Foods That Support the Heart Chakra
Chakra nutrition traditions recommend eating foods that match the color and element of the energy center you’re working on. For the heart chakra, that means green foods: broccoli, kale, spinach, green peppers, celery, cucumber, avocados, green apples, limes, and fresh green herbs like basil and cilantro. Leafy greens in particular are rich in magnesium, which supports muscle relaxation and cardiovascular function, creating a practical bridge between the energetic tradition and nutritional science.
You don’t need to overhaul your diet. Simply adding a green smoothie, a large salad, or an extra serving of cooked greens to your daily meals is enough to align with this practice. The act of choosing these foods intentionally, with awareness of why you’re eating them, turns a meal into part of your healing routine.
Building a Daily Practice
Consistency matters more than duration. A realistic starting point is 10 to 15 minutes daily: five minutes of chest-opening yoga, five minutes of alternate nostril breathing, and a minute or two of heart-focused affirmations. Some practitioners spend up to an hour on chakra work, but that’s not necessary to feel results, especially when you’re starting out.
One widely cited guideline suggests spending no more than two minutes of focused stimulation on any single chakra center per session, particularly if you’re new to the practice.
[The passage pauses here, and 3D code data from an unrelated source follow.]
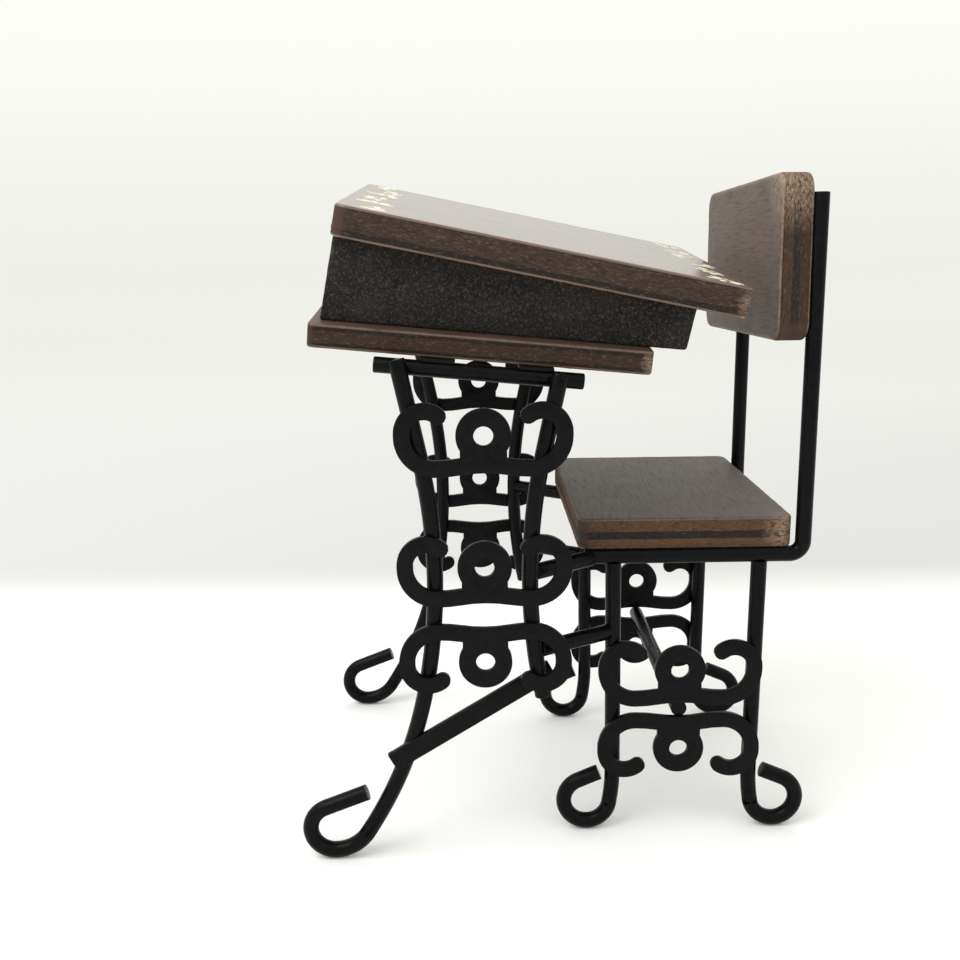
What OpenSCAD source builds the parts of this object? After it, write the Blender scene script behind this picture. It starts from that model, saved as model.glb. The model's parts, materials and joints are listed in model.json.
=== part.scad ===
// Miniature old-fashioned school desk with its seat on the same wire frame.
// Millimetres, +Z up. +X runs from the desk towards the seat back, -Y is the near side.

/* [Wire frame] */
// Diameter of the wire in legs, posts and seat rails
wire_d = 2.4; // [1.8:0.1:2.8]
// Diameter of the two straight rails under the desk
rail_d = 2.3; // [1.8:0.1:2.8]
// Distance from the middle to the desk legs
desk_leg_y = 28.5; // [26:0.5:31]
// Distance from the middle to the seat frames
seat_frame_y = 21; // [18:0.5:23]
// Inside radius of the loop that each foot curls into
foot_loop = 2.4; // [2:0.1:3]

/* [Desk top] */
// Length of the sloping lid
lid_l = 58.9; // [52:0.1:60]
// Width of the lid
lid_w = 56.5; // [50:0.5:58]
// Thickness of the lid board
lid_t = 4.4; // [3:0.1:5]
// Slope of the lid, down towards the seat
lid_slope = 11.9; // [8:0.1:14]
// Length of the base board under the box
base_l = 48.8; // [44:0.1:52]
// Width of the base board
base_w = 53; // [48:0.5:54]
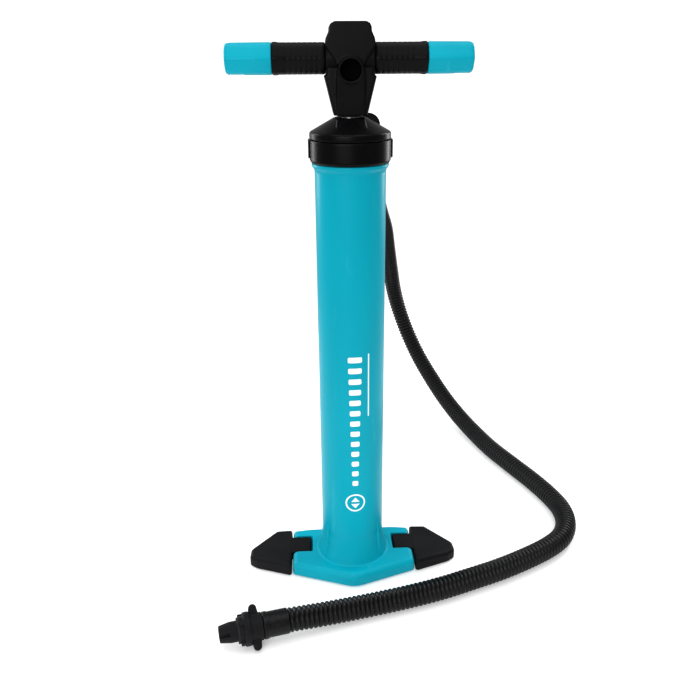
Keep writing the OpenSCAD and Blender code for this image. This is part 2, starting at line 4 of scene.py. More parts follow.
import bmesh
import bpy
from mathutils import Matrix, Vector


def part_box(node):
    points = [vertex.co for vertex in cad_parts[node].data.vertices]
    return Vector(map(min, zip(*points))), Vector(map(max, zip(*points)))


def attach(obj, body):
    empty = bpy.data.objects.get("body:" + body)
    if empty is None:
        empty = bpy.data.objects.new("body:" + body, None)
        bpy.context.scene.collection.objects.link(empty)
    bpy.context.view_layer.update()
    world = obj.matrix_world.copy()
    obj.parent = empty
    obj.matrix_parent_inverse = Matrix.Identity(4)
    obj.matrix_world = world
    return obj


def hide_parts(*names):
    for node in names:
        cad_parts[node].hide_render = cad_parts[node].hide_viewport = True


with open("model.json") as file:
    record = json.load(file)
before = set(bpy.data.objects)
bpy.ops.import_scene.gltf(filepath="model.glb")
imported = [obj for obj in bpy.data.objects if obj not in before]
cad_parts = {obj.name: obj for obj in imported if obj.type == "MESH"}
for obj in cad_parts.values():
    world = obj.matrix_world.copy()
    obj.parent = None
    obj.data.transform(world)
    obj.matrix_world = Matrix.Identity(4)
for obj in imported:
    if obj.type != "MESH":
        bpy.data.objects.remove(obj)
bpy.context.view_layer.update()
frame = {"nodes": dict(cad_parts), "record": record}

# %% [markdown]
# ## Measuring the frame
# The main sizes come from the frame's own boxes, so that a new frame moves the pieces with
# it. `mm` lets the small sizes, such as a wall or a rounded edge, be written in millimetres.
# %% Measure the frame
mm = 0.001


def span(node):
    """A part's lowest and highest corner, and its centre."""
    low, high = (Vector(corner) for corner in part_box(node))
    return low, high, (low + high) / 2


cap_wall = 4.7 * mm
tube_wall = 2.2 * mm
socket_drop = 10.5 * mm
end_grip_bulge = 0.3 * mm
ring_bottom = span("cap_ring")[0].z
barrel_radius = span("cap_ring")[1].y - cap_wall
handle_height = span("grip_left")[2].z
handle_half = span("end_grip_right")[1].x
end_grip_start = span("end_grip_right")[0].x
grip_start = span("grip_right")[0].x
grip_radius = span("end_grip_right")[1].z - handle_height - end_grip_bulge
socket_mouth = Vector((0, span("handle_shell_front")[0].y, handle_height - socket_drop))
print(f"barrel {2000 * barrel_radius:.1f} mm wide, handle {2000 * handle_half:.0f} mm long")

# %% [markdown]
# ## The camera
# The camera stands 0.8 m in front of the pump at the height of its handle, and looks down
# on it a little. It comes first, because the hose has to lie where this view shows it. It is
# so near that the barrel narrows towards the floor.
# %% Set up the camera
camera_data = bpy.data.cameras.new("camera")
camera_data.sensor_width = 36
camera_data.lens = 38.5
camera_data.clip_start, camera_data.clip_end = 0.01, 50.0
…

This prevents overstimulation, which can leave you feeling emotionally raw or destabilized. As you become more comfortable, you can extend your sessions gradually.
Emotional shifts from heart chakra work tend to come in waves rather than a steady climb. You might notice yourself feeling more open and trusting one week, then hitting a pocket of grief or old resentment the next. This isn’t regression. Unblocking the heart chakra often means feeling things you’ve been suppressing, and that process moves at its own pace. Most people who stick with a daily practice report meaningful changes in how they relate to themselves and others within a few weeks to a couple of months.